SECURITIES AND EXCHANGE COMMISSION

WASHINGTON, D.C. 20549


FORM 8-K


Current Report

Pursuant to Section 13 or 15(d) of the

Securities Exchange Act of 1934


Date of Report (Date of Earliest Event Reported): November 5, 2012 (October 31, 2012)


DAYBREAK OIL AND GAS, INC.

(Exact Name of Registrant as Specified in its Charter)


Washington

000-50107

91-0626366

(State or other jurisdiction of incorporation)

(Commission File Number)

(IRS Employer Identification No.)


601 W. Main Ave., Suite 1012

Spokane, WA

 

99201

(Address of principal executive offices)

 

(Zip Code)


Registrant's telephone number, including area code: (509) 232-7674


N/A

(Former Name or Former Address if Changed Since Last Report)

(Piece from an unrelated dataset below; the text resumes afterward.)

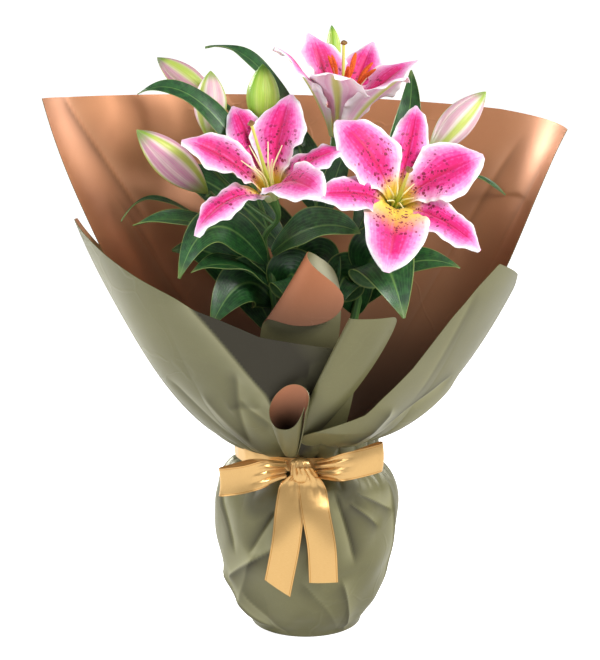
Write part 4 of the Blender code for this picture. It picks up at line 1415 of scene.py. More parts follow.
@dataclass(frozen=True)
class Flower:
    """A lily: three petals, three sepals, the pistil and six stamens."""

    name: str
    base: Array
    direction: Triple
    tepals: tuple[Tepal, ...]
    pistil_tip: Array
    stamen_lean: float
    stamen_length: float
    anthers: bool = False

    @property
    def axis(self) -> Array:
        """Unit direction that the flower faces."""
        return unit(self.direction)

    def build(self) -> None:
        """Builds the tepals, their papillae, the pistil and the stamens."""
        grounds = [tepal.build(self.base, self.axis).skin() for tepal in self.tepals]
        grains = Scatter("papillae_" + self.name, Grain.DOME, 42000.0, 0.00025, 0.00055, 0.8, 5)
        mesh = grains.strewn(joined(grounds), PAPILLA)
        settle(f"papillae_{self.name}", mesh, (PAPILLA,))
        self.build_pistil()
        self.build_stamens()

    def build_pistil(self) -> None:
        """The ovary, the curved style and a stigma of three lobes."""
        node = f"lily_{self.name}_pistil"
        foot = self.base + self.axis * 0.0008
        bend = foot + self.axis * 0.025
        tip = self.pistil_tip
        route = np.array([foot, bend, (bend + tip) / 2 + self.axis * 0.002, tip - (tip - bend) * 0.08, tip])
        shift = seat(node, np.stack([route, route]))
        style = rod(route, (0.0022, 0.0022, 0.0019, 0.0015, 0.0014, 0.0015, 0.0018), 48, 12).moved(shift)
        foot = foot + shift
        tip = tip + shift
        parts = [style.capped(foot, tip)]
        heading = unit(tip - route[-2])
        first, second = square_axes(heading)
        turn = around(36) * math.tau
        rings = []
        places = np.linspace(0.08, 0.95, 12)
        for place in places:
            swell = 0.0034 * math.sin(math.pi * place**0.8) ** 0.7
            lobes = swell * (1 + 0.26 * np.cos(3 * turn) * ease(0.2, 0.7, place))
            spot = tip + heading * (place * 0.0052 - 0.0030)
            rings.append(spot + oval(turn, lobes, first, lobes, second))
        stigma = Surface(np.array(rings), around(36), places[:, None], True)
        parts.append(stigma.capped(tip - heading * 0.0028, tip + heading * 0.0017))
        mesh = joined(parts, (0, 1))
        settle("style_" + self.name, mesh, (PISTIL_SKIN, STIGMA_SKIN), (node,))

    def build_stamens(self) -> None:
        """Six curved filaments, and on some flowers their long hinged anthers with pollen."""
        node = f"lily_{self.name}_stamens"
        axis = self.axis
        first, second = square_axes(axis)
        ring = self.base + axis * 0.0017
        parts = []
        slots = []
        dusty = []
        for i in range(6):
            spin = math.radians(30 + 60 * i)
            outward = first * math.cos(spin) + second * math.sin(spin)
            lean = math.radians(self.stamen_lean * (1 + 0.18 * math.sin(2.1 * i + 0.5)))
            reach = self.stamen_length * (1 - 0.07 * abs(math.sin(1.7 * i)))
            start = ring + outward * 0.0036
            end = start + (axis * math.cos(lean) + outward * math.sin(lean)) * reach
            middle = start + axis * reach * 0.5 + outward * reach * 0.12 * math.sin(lean)
            filament = rod(np.array([start, middle, end]), (0.0011, 0.0010, 0.0009, 0.0005), 24, 8)
            parts.append(filament.capped(start, end))
            slots.append(0)
            if self.anthers:
                swing = unit(outward * math.sin(lean + 0.35 + 0.25 * math.sin(1.9 * i)) + axis * math.cos(lean))
                anther = self.anther(end, swing, outward)
                dusty.append(anther)
                parts.append(anther.capped(end - swing * 0.0134, end + swing * 0.0134))
                slots.append(1)
        mesh = joined(parts, slots)
        settle("stamens_" + self.name, mesh, (FILAMENT_SKIN, ANTHER), (node,))
        if dusty:
            ground = joined([anther.skin() for anther in dusty])
            grains = Scatter("pollen_" + self.name, Grain.PEBBLE, 1600000.0, 0.00012, 0.00022, 1.0, 9)
            settle("pollen_" + self.name, grains.strewn(ground, POLLEN), (POLLEN,))

    def anther(self, middle: Array, swing: Array, outward: Array) -> Surface:
        """A long anther, grooved down its length.

        Args:
            middle: Where the filament holds it.
            swing: Unit direction of its length.
            outward: Direction away from the flower's axis.

        Returns:
            Its closed surface.
        """
        first = unit(np.cross(swing, outward))
        second = np.cross(swing, first)
        turn = around(20) * math.tau
        places = np.linspace(0.02, 0.98, 22)
        rings = []
        for place in places:
            size = 0.0023 * math.sin(math.pi * place) ** 0.42
            groove = 1 - 0.30 * np.exp(-(((turn - math.pi / 2) / 0.5) ** 2))
            groove = groove - 0.22 * np.exp(-(((turn - 3 * math.pi / 2) / 0.4) ** 2))
            bow = second * 0.0016 * math.sin(math.pi * place)
            spot = middle + swing * (place - 0.5) * 0.0265 + bow
            rings.append(spot + oval(turn, groove * size * 1.15, first, groove * size, second))
        return Surface(np.array(rings), around(20), places[:, None], True)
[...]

Check the appropriate box below if the Form 8-K filing is intended to simultaneously satisfy the filing obligation of the registrant under any of the following provisions:


o

Written communications pursuant to Rule 425 under the Securities Act (17 CFR 230.425)


o

Soliciting material pursuant to Rule 14a-12 under the Exchange Act (17 CFR 240.14a-12)


o

Pre-commencement communications pursuant to Rule 14d-2(b) under the Exchange Act (17 CFR 240.14d-2(b))


o

Pre-commencement communication pursuant to Rule 13e-4(c) under the Exchange Act (17 CFR 240.13e-4(c))




Item 1.01

Entry into a Material Definitive Agreement


See discussion in Item 2.03, which is incorporated herein by reference.


Item 2.03

Creation of a Direct Financial Obligation


On October 31, 2012, Daybreak Oil and Gas, Inc., a Washington corporation (the “Company”), entered into a Loan and Security Agreement (the “Loan Agreement”) by and between the Company, as borrower, and Maximilian Investors LLC, a Delaware limited liability company, as lender (the “Lender”).  The Loan Agreement provides for a revolving credit facility of up to $20 million, maturing on October 31, 2016, with a minimum commitment of $2.5 million.  Loans under the Loan Agreement bear interest at a rate per annum equal to eighteen percent (18%).  The Loan Agreement also provides for a monthly commitment fee of 0.5% per month of the outstanding principal balance of the loans.  The obligations under the Loan Agreement are secured by a perfected first priority security interest in substantially all of the assets of the Company, including the Company’s leases in Kern County, California.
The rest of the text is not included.